# [Data segment]

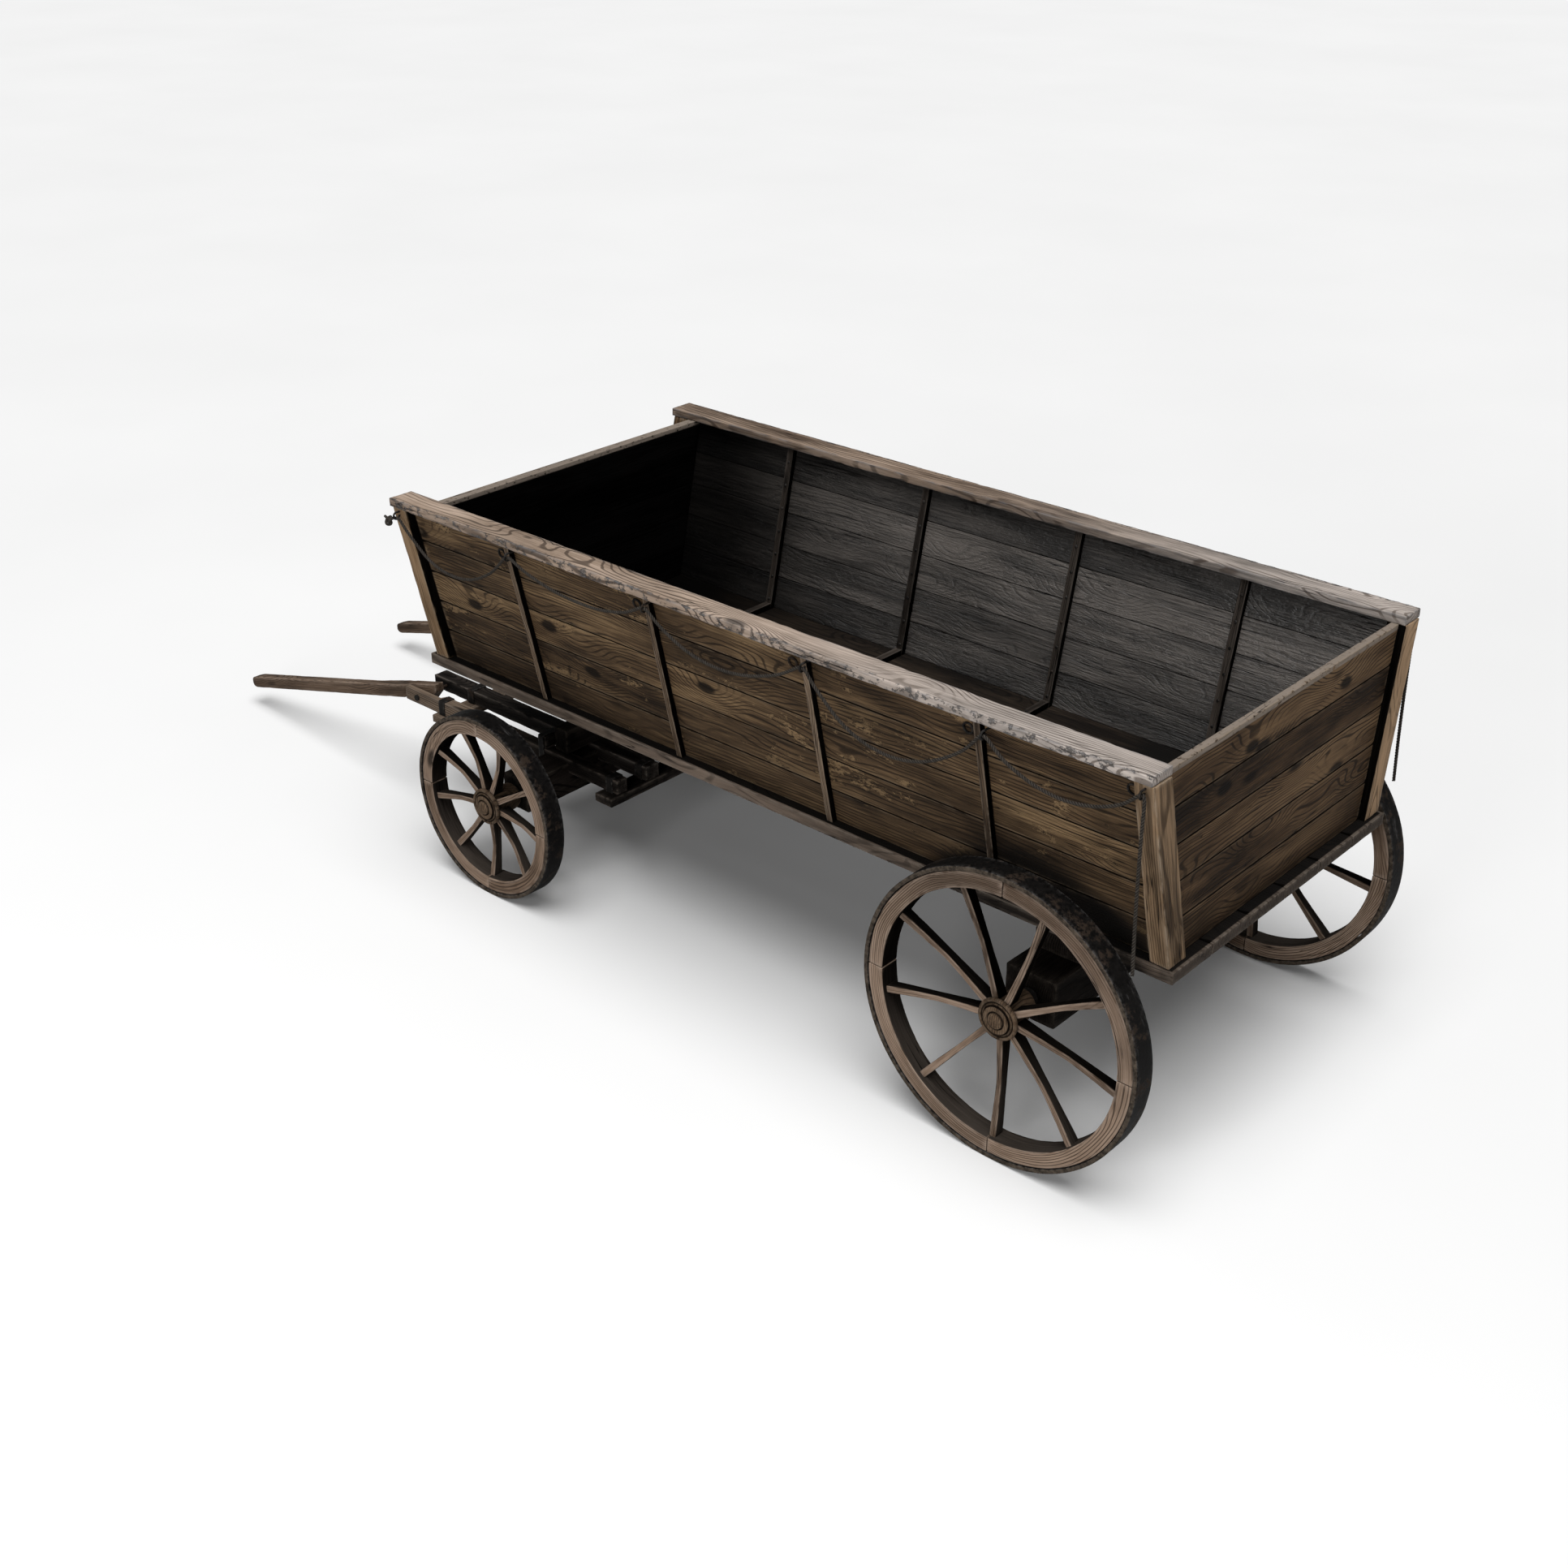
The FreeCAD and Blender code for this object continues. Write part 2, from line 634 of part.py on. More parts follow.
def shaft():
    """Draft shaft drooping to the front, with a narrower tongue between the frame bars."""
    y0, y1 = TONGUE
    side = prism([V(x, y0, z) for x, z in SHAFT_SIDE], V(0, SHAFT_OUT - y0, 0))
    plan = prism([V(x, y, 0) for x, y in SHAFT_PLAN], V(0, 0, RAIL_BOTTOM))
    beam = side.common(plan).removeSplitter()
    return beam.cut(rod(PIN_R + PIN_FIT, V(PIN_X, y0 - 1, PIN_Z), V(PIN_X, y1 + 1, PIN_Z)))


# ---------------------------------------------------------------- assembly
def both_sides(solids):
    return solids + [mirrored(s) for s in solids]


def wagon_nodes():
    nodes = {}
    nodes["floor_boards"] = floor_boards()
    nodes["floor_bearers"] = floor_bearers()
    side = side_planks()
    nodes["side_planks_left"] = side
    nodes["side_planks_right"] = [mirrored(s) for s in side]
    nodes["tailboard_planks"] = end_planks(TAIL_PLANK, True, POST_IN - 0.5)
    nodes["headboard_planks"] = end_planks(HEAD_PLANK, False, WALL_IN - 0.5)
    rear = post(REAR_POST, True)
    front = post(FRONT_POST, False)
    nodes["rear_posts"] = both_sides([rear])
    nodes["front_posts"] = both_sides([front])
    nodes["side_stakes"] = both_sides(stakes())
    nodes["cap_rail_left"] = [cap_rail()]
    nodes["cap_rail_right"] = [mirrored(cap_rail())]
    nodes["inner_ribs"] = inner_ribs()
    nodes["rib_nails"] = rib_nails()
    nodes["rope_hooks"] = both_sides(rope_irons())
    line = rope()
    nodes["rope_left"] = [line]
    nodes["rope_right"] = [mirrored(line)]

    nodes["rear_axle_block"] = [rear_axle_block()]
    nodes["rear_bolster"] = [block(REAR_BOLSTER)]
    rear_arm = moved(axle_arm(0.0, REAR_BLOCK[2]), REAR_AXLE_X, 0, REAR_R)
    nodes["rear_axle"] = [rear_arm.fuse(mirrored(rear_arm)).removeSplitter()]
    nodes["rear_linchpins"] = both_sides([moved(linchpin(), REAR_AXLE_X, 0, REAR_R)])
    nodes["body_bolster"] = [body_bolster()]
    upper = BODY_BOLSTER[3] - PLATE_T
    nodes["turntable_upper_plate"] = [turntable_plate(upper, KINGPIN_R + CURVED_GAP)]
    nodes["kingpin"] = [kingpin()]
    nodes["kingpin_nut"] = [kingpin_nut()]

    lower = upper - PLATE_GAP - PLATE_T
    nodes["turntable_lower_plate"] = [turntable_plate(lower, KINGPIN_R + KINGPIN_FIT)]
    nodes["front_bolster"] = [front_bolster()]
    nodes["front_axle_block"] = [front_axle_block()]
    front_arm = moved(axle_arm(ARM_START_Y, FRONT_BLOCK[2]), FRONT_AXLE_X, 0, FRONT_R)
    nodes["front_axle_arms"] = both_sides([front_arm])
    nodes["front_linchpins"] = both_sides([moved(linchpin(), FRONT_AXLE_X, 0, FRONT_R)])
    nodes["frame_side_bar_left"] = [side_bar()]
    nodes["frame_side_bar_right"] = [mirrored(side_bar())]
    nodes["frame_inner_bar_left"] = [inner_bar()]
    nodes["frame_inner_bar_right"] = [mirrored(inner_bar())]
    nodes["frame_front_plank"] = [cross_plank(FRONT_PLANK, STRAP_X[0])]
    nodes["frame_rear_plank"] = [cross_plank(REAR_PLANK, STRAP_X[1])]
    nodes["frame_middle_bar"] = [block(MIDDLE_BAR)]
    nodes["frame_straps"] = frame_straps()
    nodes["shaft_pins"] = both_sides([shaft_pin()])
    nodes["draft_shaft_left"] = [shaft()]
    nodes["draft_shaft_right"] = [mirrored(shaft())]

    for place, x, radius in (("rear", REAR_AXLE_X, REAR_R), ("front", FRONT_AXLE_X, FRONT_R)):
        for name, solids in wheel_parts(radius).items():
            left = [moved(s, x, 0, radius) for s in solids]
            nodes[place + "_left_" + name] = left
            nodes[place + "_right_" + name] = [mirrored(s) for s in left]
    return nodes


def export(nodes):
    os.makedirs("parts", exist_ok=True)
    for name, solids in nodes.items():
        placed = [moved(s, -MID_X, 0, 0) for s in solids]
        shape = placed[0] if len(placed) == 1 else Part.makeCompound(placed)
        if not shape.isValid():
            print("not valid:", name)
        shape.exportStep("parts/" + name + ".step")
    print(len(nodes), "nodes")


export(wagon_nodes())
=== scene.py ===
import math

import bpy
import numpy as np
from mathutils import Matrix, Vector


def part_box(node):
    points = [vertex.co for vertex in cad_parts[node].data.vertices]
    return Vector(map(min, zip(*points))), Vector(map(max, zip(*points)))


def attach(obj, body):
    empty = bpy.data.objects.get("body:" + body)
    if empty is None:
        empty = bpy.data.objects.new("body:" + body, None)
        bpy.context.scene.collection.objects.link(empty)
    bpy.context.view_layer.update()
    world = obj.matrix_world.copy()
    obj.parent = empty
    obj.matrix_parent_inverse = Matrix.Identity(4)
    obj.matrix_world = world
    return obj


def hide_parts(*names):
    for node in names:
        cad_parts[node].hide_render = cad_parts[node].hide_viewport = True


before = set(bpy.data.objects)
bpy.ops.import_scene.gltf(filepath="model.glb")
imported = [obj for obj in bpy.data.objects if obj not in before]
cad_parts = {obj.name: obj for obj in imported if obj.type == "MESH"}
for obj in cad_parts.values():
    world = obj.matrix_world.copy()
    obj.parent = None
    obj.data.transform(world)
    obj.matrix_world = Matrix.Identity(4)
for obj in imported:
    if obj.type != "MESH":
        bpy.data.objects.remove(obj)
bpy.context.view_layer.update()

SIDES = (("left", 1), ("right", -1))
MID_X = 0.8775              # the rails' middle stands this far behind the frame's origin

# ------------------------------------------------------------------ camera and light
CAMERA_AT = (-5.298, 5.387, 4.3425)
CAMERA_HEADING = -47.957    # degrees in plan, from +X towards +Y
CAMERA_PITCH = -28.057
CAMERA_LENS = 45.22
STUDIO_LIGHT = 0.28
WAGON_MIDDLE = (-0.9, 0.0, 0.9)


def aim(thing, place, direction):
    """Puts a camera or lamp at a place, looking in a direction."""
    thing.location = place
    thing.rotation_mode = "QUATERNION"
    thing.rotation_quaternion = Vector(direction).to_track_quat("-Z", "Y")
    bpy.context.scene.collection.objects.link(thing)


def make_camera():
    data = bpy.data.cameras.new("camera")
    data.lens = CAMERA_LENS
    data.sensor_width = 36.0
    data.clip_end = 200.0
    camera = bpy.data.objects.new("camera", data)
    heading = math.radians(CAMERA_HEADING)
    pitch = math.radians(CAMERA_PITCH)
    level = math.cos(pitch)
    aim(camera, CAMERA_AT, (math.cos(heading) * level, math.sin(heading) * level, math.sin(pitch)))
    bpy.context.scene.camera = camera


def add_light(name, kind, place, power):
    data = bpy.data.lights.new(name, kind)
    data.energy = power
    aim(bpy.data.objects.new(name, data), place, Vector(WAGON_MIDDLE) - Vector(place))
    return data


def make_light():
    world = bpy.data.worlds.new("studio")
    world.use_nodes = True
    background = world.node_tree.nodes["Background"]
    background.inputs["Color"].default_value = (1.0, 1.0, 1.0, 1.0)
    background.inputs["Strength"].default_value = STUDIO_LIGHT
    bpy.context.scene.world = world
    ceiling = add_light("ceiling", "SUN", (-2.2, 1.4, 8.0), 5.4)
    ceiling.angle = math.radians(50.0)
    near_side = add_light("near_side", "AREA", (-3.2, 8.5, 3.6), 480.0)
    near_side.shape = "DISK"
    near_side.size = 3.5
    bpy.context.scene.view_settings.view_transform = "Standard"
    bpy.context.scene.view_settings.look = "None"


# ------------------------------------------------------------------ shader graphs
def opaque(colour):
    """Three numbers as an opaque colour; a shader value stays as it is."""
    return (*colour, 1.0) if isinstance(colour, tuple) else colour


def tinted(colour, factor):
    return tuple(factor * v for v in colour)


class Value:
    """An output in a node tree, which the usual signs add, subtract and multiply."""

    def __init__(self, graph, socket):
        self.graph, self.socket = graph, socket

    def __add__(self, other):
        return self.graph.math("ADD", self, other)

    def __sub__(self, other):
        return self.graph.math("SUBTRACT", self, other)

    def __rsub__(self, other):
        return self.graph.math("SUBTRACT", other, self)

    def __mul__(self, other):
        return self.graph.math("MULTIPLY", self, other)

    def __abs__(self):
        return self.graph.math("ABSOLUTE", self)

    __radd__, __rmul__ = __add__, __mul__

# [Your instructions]
From the listing above, output exactly the run of lines that starts with the line containing "for place, x, radius" and ends with the line containing "obj.data.transform(world)".

# [Solution for this exercise]
    for place, x, radius in (("rear", REAR_AXLE_X, REAR_R), ("front", FRONT_AXLE_X, FRONT_R)):
        for name, solids in wheel_parts(radius).items():
            left = [moved(s, x, 0, radius) for s in solids]
            nodes[place + "_left_" + name] = left
            nodes[place + "_right_" + name] = [mirrored(s) for s in left]
    return nodes


def export(nodes):
    os.makedirs("parts", exist_ok=True)
    for name, solids in nodes.items():
        placed = [moved(s, -MID_X, 0, 0) for s in solids]
        shape = placed[0] if len(placed) == 1 else Part.makeCompound(placed)
        if not shape.isValid():
            print("not valid:", name)
        shape.exportStep("parts/" + name + ".step")
    print(len(nodes), "nodes")


export(wagon_nodes())
=== scene.py ===
import math

import bpy
import numpy as np
from mathutils import Matrix, Vector


def part_box(node):
    points = [vertex.co for vertex in cad_parts[node].data.vertices]
    return Vector(map(min, zip(*points))), Vector(map(max, zip(*points)))


def attach(obj, body):
    empty = bpy.data.objects.get("body:" + body)
    if empty is None:
        empty = bpy.data.objects.new("body:" + body, None)
        bpy.context.scene.collection.objects.link(empty)
    bpy.context.view_layer.update()
    world = obj.matrix_world.copy()
    obj.parent = empty
    obj.matrix_parent_inverse = Matrix.Identity(4)
    obj.matrix_world = world
    return obj


def hide_parts(*names):
    for node in names:
        cad_parts[node].hide_render = cad_parts[node].hide_viewport = True


before = set(bpy.data.objects)
bpy.ops.import_scene.gltf(filepath="model.glb")
imported = [obj for obj in bpy.data.objects if obj not in before]
cad_parts = {obj.name: obj for obj in imported if obj.type == "MESH"}
for obj in cad_parts.values():
    world = obj.matrix_world.copy()
    obj.parent = None
    obj.data.transform(world)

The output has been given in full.